Por último, este recorrido puede dar lugar a muchas conjeturas y equívocos. Pero es necesario desterrar algo. Este texto no es una queja: es una convocatoria. No es importante lo que otros hacen de una manera que consideramos errada, excepto para una sola cosa: proponernos hacerlo mejor, hacer lo mismo pero bien, si está dentro de nuestras capacidades. Como todo cuestionamiento a acciones ajenas, el nuestro sólo es válido en la medida en que se demuestre, aun en pequeñas medidas, que lo que se propone como sustituto es posible, es viable y hay alguien dispuesto a llevarlo adelante.

De no ser así, habremos de concluir que la manera de luchar por el socialismo que cuestionamos es la mejor de las opciones políticas posibles, no por sus virtudes sino por la ausencia de alternativas. En cambio, si comenzamos a llevar adelante lo que oponemos a lo criticado, podremos distinguir la queja (que no busca otro resultado que la satisfacción en la propia inactividad) de la crítica (que busca saber en qué nos estábamos equivocando, nosotros, para hacerlo mejor esta vez).

NOTAS:

1Por ejemplo, en «La dignidad en el rechazo a las propuestas miserables», «El demiurgo y su golem», «El progresismo desastrado», «The Walking Dead», «El atroz redentor Paco Olveira», «Pero, ¿cómo puede ser? (Sorpresas en el espejo de la ilusión progresista)», «¿La democracia burguesa en cuestión?».
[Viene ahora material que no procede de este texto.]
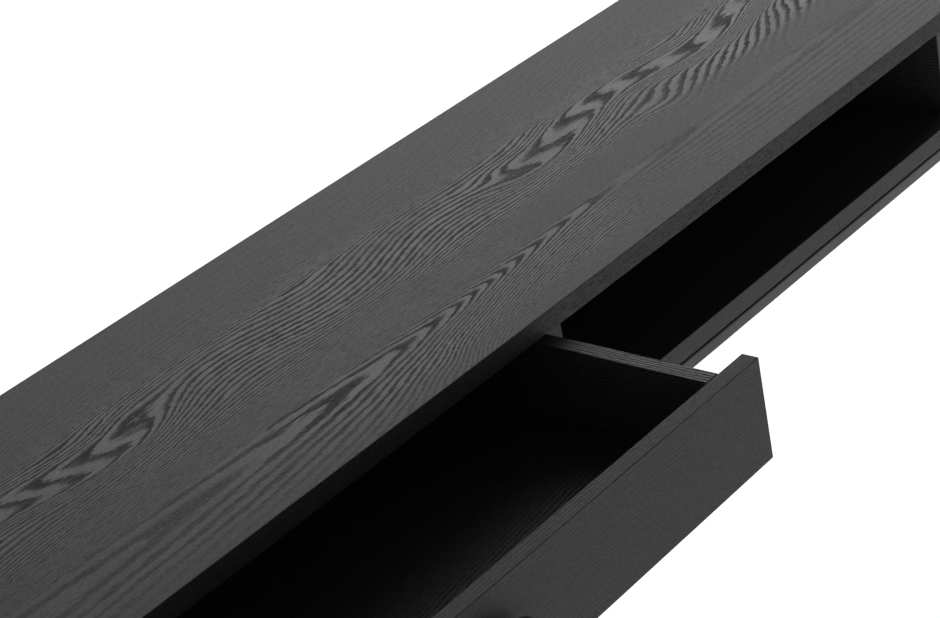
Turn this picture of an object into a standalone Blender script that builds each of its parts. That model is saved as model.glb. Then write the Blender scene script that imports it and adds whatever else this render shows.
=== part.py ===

2En «La concepción del partido revolucionario en Lenin», Antonio Carlo señala al menos seis períodos diferenciables en el desarrollo histórico del pensamiento de Lenin con respecto al problema de las relaciones entre conciencia de masas y vanguardia revolucionaria, desde un «economismo» explícito a fines del siglo XIX hasta sus «angustiados» últimos años de vida.

3A propósito de este asunto, publicamos una serie de notas bajo el título La doble vida del trotskismo: «La educación sentimental (política) del progresismo», «Interrogar nuestra militancia» y «El progresismo es opuesto al socialismo».

4Al respecto publicamos «Ni “chetos” ni “pueblo”: por una alianza obrera viable y necesaria».

5Lo que venimos pensando acerca de la cultura está resumido en «¿Qué hacemos con la cultura?»